La question vient de faire un grand pas. Les paysans des apanages (udzielni chrestianié), qui appartiennent aux domaines de la famille impériale, au nombre de près de huit cent mille âmes (plus d’un million et demi de population des deux sexes), ont obtenu, en vertu d’un ukase du 20 juin (2 juillet) de cette année, la jouissance de droits personnels et de droits de propriété qui relèvent leur condition, en la rapprochant de celle des hommes libres. Ils pourront désormais posséder et disposer de leur bien. Jusqu’à présent, aucune acquisition ou aliénation de terres non habitées ne pouvait être faite par cette classe de paysans sans le consentement formel du département des apanages. L’ukase du 20 juin (2 juillet) ne se borne pas à disposer pour l’avenir, il ordonne de transférer au nom des paysans des apanages tous les contrats d’acquisition faits jusqu’ici de leurs deniers. Il ne s’agit nullement, comme quelques personnes l’ont supposé à tort[1], de leur concéder les terres dont ils ont aujourd’hui la jouissance, et pour lesquelles ils s’acquittaient en payant l’obrok ou en faisant la corvée (bartchina), mais seulement de leur transmettre en pleine propriété nominale les terres qui avaient été acquises pour leur compte par le département des apanages.
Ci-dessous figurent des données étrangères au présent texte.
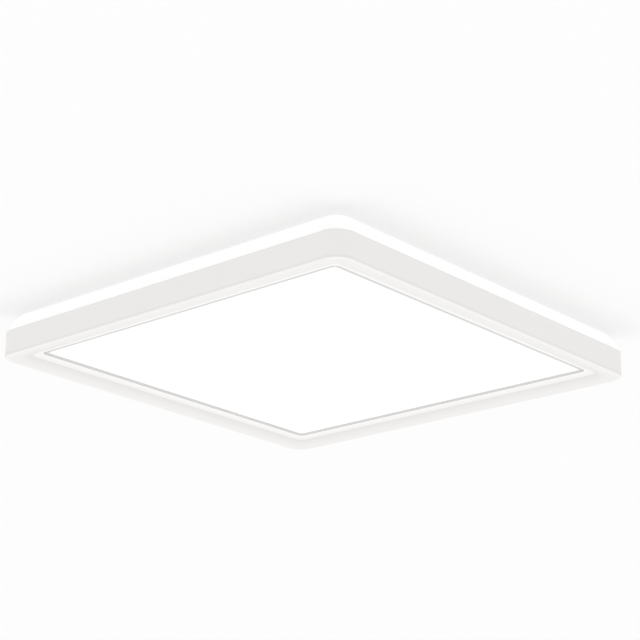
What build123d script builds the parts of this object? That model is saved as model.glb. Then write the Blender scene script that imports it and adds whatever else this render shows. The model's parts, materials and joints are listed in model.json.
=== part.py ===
"""Square flush-mount LED ceiling light with an edge-lit panel and a glowing rim towards the ceiling.

The light hangs from a steel bracket: spring clips on the bracket snap through two slots in the pressed
rear pan, so the whole light pulls straight down off the ceiling. The origin is the centre of the
bracket's face on the ceiling, +Z points up into the ceiling and the lamp hangs in -Z.
All lengths are millimetres. "Inset" is the distance inwards from the outer face of the square body.
"""
from build123d import *
import math
import os

# ---------------------------------------------------------------- overall size
side = 294.0                 # outer width of the square body
height = 29.0                # ceiling to the lowest point of the bezel
corner_radius = 12.0         # outer upright corners
corner_tightening = 0.4      # how much the corner radius shrinks for each mm of inset
ceiling_gap = 0.5            # air between the glowing ring and the ceiling
ring_height = 11.5           # ceiling to the top edge of the bezel frame

# ---------------------------------------------------------------- bezel frame (moulded)
frame_wall = 2.2
edge_radius = 2.0            # outer bottom edge
bezel_flat = 0.6             # narrow flat next to the rounded edge
rim_inset = 14.2             # crease, where the curved bezel face ends
bezel_lean = 0.3             # share of the rise that is straight, the rest is curved
rim_rise = 3.1               # how much the bezel face curves up to that crease
bevel_run = 6.4              # flatter inner band from the crease to the opening
bevel_rise = 1.6
ledge_thickness = 0.5        # thin edge round the opening, which the diffuser lies on
rebate_depth = 1.5           # step in the top of the wall, where the ring stands
rebate_lip = 1.1             # wall left outside that step
trough_floor = 2.0           # moulded thickness under the hollow behind the bezel, at the wall
trough_inner_floor = 1.7     # and at its inner edge, above the crease
rib_thickness = 1.2
rib_pitch = 24.0
rib_drop = 0.6               # rib tops below the ledge
ribs_each_side_of_middle = 3
boss_radius = 3.4
boss_corner_distance = 52.0  # bosses from the corners

# ---------------------------------------------------------------- glowing ring (opal)
ring_wall = 2.0
ring_clearance = 0.1
ring_crown_inset = 6.8       # where the curved wall meets the flat top
ring_bulge = 1.3             # how far the curved wall stands out from a straight taper
ring_outer_sections = 5
ring_inner_sections = 4
ring_flange_land = 8.0       # how far the ring's top reaches in over the pan

# ---------------------------------------------------------------- optical stack
fit_gap = 0.4                # free edge round sheets that lie in the tray
diffuser_thickness = 2.3
diffuser_overlap = 5.8       # how much of the diffuser lies on the ledge
guide_thickness = 3.0
notch_depth = 2.4            # notches in the guide for the supply wires
notch_side_gap = 1.1
reflector_thickness = 0.4

# ---------------------------------------------------------------- light tray (folded aluminium)
sheet = 1.0                  # sheet thickness of the tray and of the pan
tray_flange_gap = 0.2        # flange edge above the ledge
tray_ledge_land = 0.6        # how far the ledge reaches out past the flange
tray_corner = 2.0

# ---------------------------------------------------------------- light-emitting boards
board_thickness = 1.0
chip_thickness = 0.8
chip_long = 3.5
chip_short = 2.8
front_board_height = 3.2
front_board_end_inset = 31.0
front_chip_pitch = 8.0
halo_board_end_inset = 45.0
halo_chip_pitch = 20.0
chip_end_margin = 12.0       # room at the boards' ends for the wires
board_edge_gap = 0.5         # halo board below the pan's bevelled edge
board_seat_gap = 0.1         # front board below the tray

# ---------------------------------------------------------------- rear pan (pressed steel)
pan_drop = 2.5               # top face below the ceiling
pan_inset = 23.0
pan_corner = 8.0
pan_edge = 2.0               # bevelled edge of the pressed top
pan_flange_gap = 1.4         # pan flange to the frame's wall
pocket_depth = 5.0           # pressed pocket that takes the bracket
pocket_corner = 6.0
pocket_end_gap = 12.0        # pocket past the bracket's ends
pocket_side_gap = 8.0        # pocket past the bracket's long sides
bead_length = 150.0
bead_width = 7.0
bead_height = 0.9
bead_spacing = 15.0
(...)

L’ukase abolit les règlemens jusqu’ici en vigueur en vertu desquels on n’autorisait le passage des paysans des apanages dans la classe des bourgeois que dans les propriétés peu étendues, moyennant un versement de 600 roubles argent (2,400 fr.), et le passage dans la classe des marchands que sous la condition de justifier d’un capital important et de payer 1,500 roubles argent (6,000 fr.) par individu du sexe masculin. Les règles applicables aux paysans de la couronne ont été étendues aux paysans des apanages; ils pourront passer dans la classe des bourgeois du consentement de leurs chefs directs, en payant : chaque chef de famille 40 roubles argent (160 fr.) pour entrer dans la classe des marchands, et 15 roubles (60 francs) pour entrer simplement dans celle des bourgeois. Les autres mem-

  1. Nous-mêmes avions cru pouvoir admettre, non sans réserve toutefois, dans la chronique du 15 août dernier, cette supposition, empruntée à une correspondance de Saint-Pétersbourg, qu’on nous disait, que nous devions croire « sûre et bien informée, » et où les paysans des apanages étaient confondus à tort avec les paysans de la couronne en général. (N. du D.)